Nanny Crawford: Nanny is Janie’s grandmother. She is a former slave and fears men and women of the slave era. Nanny values wealth and security over any other values, including love, and forces Janie to marry Logan Killicks because he has some land and a mule.
Logan Killicks: Logan is Janie's first husband. He is not the bee for Janie's blossom. He is unloving and too old for Janie. He treats Janie like a possession, like his mule. He cares for Janie and is upset when he realizes that Janie will leave him for another man, Joe Starks, but is powerless in convincing Janie that she should stay with him.

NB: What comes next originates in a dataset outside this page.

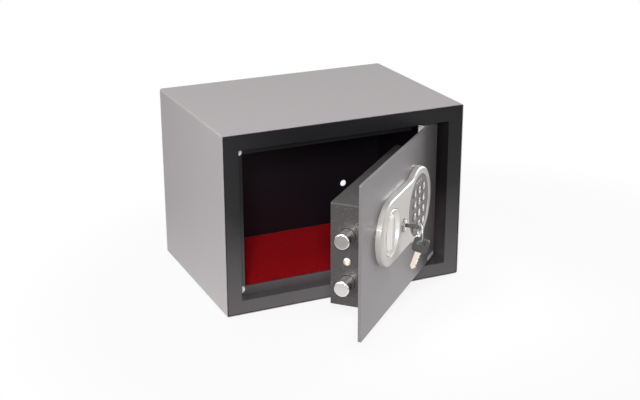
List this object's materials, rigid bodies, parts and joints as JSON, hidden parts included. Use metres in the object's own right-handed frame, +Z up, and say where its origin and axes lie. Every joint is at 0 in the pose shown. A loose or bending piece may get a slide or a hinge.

Joe Starks: Joe is Janie's second husband. He is an appealing choice for Janie who admires his youthfulness and ambition. Joe rules Eatonville as its mayor, proving that blacks can be powerful leaders just as whites can. Hurston's main criticism of Joe is that he seeks power through the same measures as slave-era whites did: that is, he seeks power by taking power away from others. We see this most clearly through his treatment of Janie and his constant desire to quiet her voice in order to make his voice heard more loudly. His imitation of whiteness is farcical between the Sears Roebuck street lamps and the golden spittoons, Joe's primary personality flaw is his belief that success is buried in stereotypically white cultural attributes: capitalism, possessiveness, ruthlessness. Joe yearns for the biggest, "whitest" house, literally, and attains it.
Joe's relationship with Janie is physically and emotionally abusive. Janie learns from Joe that it is possible to achieve great things if one dreams and works hard to achieve. She also learns from Joe that in order to be successful, one must be true to oneself. Joe is so bent on power and attaining power through possession that he basically dies when he discovers that Janie has her own voice and has the power to express it. He dies, virtually of embarrassment, a pathetic, lonely man.
"Tea Cake" (Vergible Woods): Young and good-looking, Tea Cake is a smooth-talker who enjoys the good things in life; dancing, drinking, eating, gambling, and playing his guitar. When he first approaches Janie, many (including the reader) are worried he is only after her money. But soon it appears he values not only Janie’s looks, but her mind, her wants and her needs. With a few exceptions, early in their marriage, he includes Janie in everything he does; their marriage is passionate (the closest Janie gets to the pear tree) and is more of a partnership than either of her previous marriages. He refuses to take any of her money, and is much more adventurous and fun than Logan or Joe had been. He is only interested in hard work momentarily, until he has enough money so that he doesn’t have to work for a spell; and he’s not at all interested in keeping up appearances and “classing off,” as Joe was; and he’s at home with all sorts of people, particularly those who Joe might have said were “low.” His biggest flaw is his jealousy over Janie; at one point in the book he beats Janie because he’s worried she might cheat on him; and during his last days as rabies overcomes his mind, he becomes paranoid and angry at the wrongs he imagines Janie has done him.
Leafy: Leafy is Janie’s mother. When Janie’s Nanny was a slave, she was forced to have sex with the master of the plantation. Because of this, Nanny’s baby had blonde hair and grey eyes. The mistress of the plantation saw the baby and threatened to whip Nanny to death for having sex with her husband. Nanny ran away and hid for months until the war was over. The baby was named Leafy because she hid the baby in the leafy moss of the forest.
Leafy grows up with te Washburns just as Janie does. When leafy is seventeen, her school teacher rapes her. She has a baby soon after, which is Janie, and then runs away due to her alcoholic problems and the trauma of being raped. Leafy’s traumatic life convinces Nanny to force Janie to marry when she is very young.
Mrs. Turner: Miss Turner is a mulatto woman who doesn’t like her ethnicity, African, and she feels being white would make her better overall. Through turner and the towns treatment of her, Hursten comments on all the people who turn away from their culture and try to be something they’re not. Turner is looked down upon and all of her “white” features are described as blunt and ugly. She is unfertile, and her husband is weak as well.
Dr. Simmons: He is considered a “good” white character because of his attempts at trying to save Tea Cake when he has rabies. He also testifies on Janie’s behalf in Janie’s murder trial.